## Do this
Repeat the entire listing exactly as written.

## Data
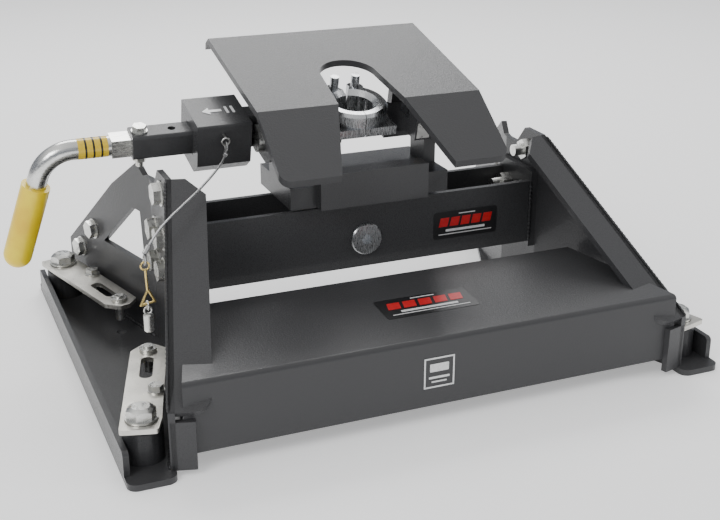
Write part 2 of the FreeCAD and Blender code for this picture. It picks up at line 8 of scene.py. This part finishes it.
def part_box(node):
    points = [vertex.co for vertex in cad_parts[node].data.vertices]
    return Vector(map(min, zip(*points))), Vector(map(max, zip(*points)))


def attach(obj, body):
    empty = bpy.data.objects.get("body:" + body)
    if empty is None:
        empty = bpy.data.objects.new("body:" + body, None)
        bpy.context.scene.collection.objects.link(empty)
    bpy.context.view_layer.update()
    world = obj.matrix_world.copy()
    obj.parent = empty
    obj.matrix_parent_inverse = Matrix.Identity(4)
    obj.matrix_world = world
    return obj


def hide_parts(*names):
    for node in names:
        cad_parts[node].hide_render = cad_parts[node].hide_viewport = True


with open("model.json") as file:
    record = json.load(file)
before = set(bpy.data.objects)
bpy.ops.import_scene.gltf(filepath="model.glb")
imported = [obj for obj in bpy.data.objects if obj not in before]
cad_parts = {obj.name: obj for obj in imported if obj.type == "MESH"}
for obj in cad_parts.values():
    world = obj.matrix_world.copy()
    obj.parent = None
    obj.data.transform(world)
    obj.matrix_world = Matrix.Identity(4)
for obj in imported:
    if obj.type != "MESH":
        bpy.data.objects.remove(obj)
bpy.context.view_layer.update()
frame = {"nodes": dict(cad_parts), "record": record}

# The head's own frame, tilted with the rear edge down about the fore-and-aft pivot.
HEAD_PIVOT = Vector((0, 0, 0.290))
HEAD_TILT = Matrix.Rotation(math.radians(14), 4, "X")

# Metres, as in the CAD: an upright's outer face at its ends and at its middle panel, how far along
# the truck each lies, the beam's end, the inside of a cheek, and the slide's centre line.
UPRIGHT_END_X, UPRIGHT_END_Y = 0.341, 0.300
UPRIGHT_MID_X, UPRIGHT_MID_Y = 0.270, 0.046
BEAM_END = 0.252
BEAM_SIDE = 0.0455
CHEEK_INSIDE = 0.116
SLIDE_Y, SLIDE_Z = 0.040, -0.011
HANDLE_R = 0.013
LABEL_START, LABEL_END = -0.322, -0.360
LAMP_TARGET = Vector((0, 0, 0.2))
EYE = (-0.5908, -1.4535, 0.7173)
LENS_MM = 60.35


def head_point(x, y, z):
    """A point of the head's own frame, in metres, where the head rests."""
    return HEAD_TILT @ Vector((x, y, z)) + HEAD_PIVOT


# ---- materials ------------------------------------------------------------------------------
def new_material(name, colour, roughness, metallic=0.0, coat=0.0, gloss=0.5):
    material = bpy.data.materials.new(name)
    material.use_nodes = True
    shader = material.node_tree.nodes["Principled BSDF"]
    shader.inputs["Base Color"].default_value = (*colour, 1)
    shader.inputs["Roughness"].default_value = roughness
    shader.inputs["Metallic"].default_value = metallic
    shader.inputs["Coat Weight"].default_value = coat
    shader.inputs["Specular IOR Level"].default_value = gloss
    shader.inputs["Coat Roughness"].default_value = 0.08
    return material, material.node_tree, shader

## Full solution
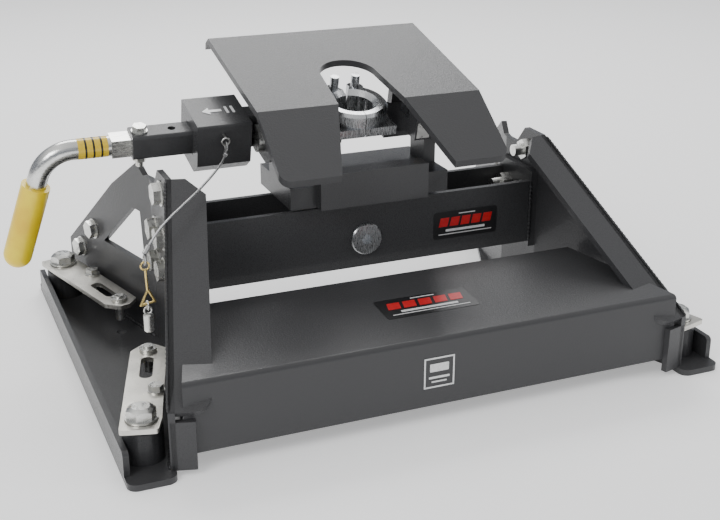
Write part 2 of the FreeCAD and Blender code for this picture. It picks up at line 8 of scene.py. This part finishes it.
def part_box(node):
    points = [vertex.co for vertex in cad_parts[node].data.vertices]
    return Vector(map(min, zip(*points))), Vector(map(max, zip(*points)))


def attach(obj, body):
    empty = bpy.data.objects.get("body:" + body)
    if empty is None:
        empty = bpy.data.objects.new("body:" + body, None)
        bpy.context.scene.collection.objects.link(empty)
    bpy.context.view_layer.update()
    world = obj.matrix_world.copy()
    obj.parent = empty
    obj.matrix_parent_inverse = Matrix.Identity(4)
    obj.matrix_world = world
    return obj


def hide_parts(*names):
    for node in names:
        cad_parts[node].hide_render = cad_parts[node].hide_viewport = True


with open("model.json") as file:
    record = json.load(file)
before = set(bpy.data.objects)
bpy.ops.import_scene.gltf(filepath="model.glb")
imported = [obj for obj in bpy.data.objects if obj not in before]
cad_parts = {obj.name: obj for obj in imported if obj.type == "MESH"}
for obj in cad_parts.values():
    world = obj.matrix_world.copy()
    obj.parent = None
    obj.data.transform(world)
    obj.matrix_world = Matrix.Identity(4)
for obj in imported:
    if obj.type != "MESH":
        bpy.data.objects.remove(obj)
bpy.context.view_layer.update()
frame = {"nodes": dict(cad_parts), "record": record}

# The head's own frame, tilted with the rear edge down about the fore-and-aft pivot.
HEAD_PIVOT = Vector((0, 0, 0.290))
HEAD_TILT = Matrix.Rotation(math.radians(14), 4, "X")

# Metres, as in the CAD: an upright's outer face at its ends and at its middle panel, how far along
# the truck each lies, the beam's end, the inside of a cheek, and the slide's centre line.
UPRIGHT_END_X, UPRIGHT_END_Y = 0.341, 0.300
UPRIGHT_MID_X, UPRIGHT_MID_Y = 0.270, 0.046
BEAM_END = 0.252
BEAM_SIDE = 0.0455
CHEEK_INSIDE = 0.116
SLIDE_Y, SLIDE_Z = 0.040, -0.011
HANDLE_R = 0.013
LABEL_START, LABEL_END = -0.322, -0.360
LAMP_TARGET = Vector((0, 0, 0.2))
EYE = (-0.5908, -1.4535, 0.7173)
LENS_MM = 60.35


def head_point(x, y, z):
    """A point of the head's own frame, in metres, where the head rests."""
    return HEAD_TILT @ Vector((x, y, z)) + HEAD_PIVOT


# ---- materials ------------------------------------------------------------------------------
def new_material(name, colour, roughness, metallic=0.0, coat=0.0, gloss=0.5):
    material = bpy.data.materials.new(name)
    material.use_nodes = True
    shader = material.node_tree.nodes["Principled BSDF"]
    shader.inputs["Base Color"].default_value = (*colour, 1)
    shader.inputs["Roughness"].default_value = roughness
    shader.inputs["Metallic"].default_value = metallic
    shader.inputs["Coat Weight"].default_value = coat
    shader.inputs["Specular IOR Level"].default_value = gloss
    shader.inputs["Coat Roughness"].default_value = 0.08
    return material, material.node_tree, shader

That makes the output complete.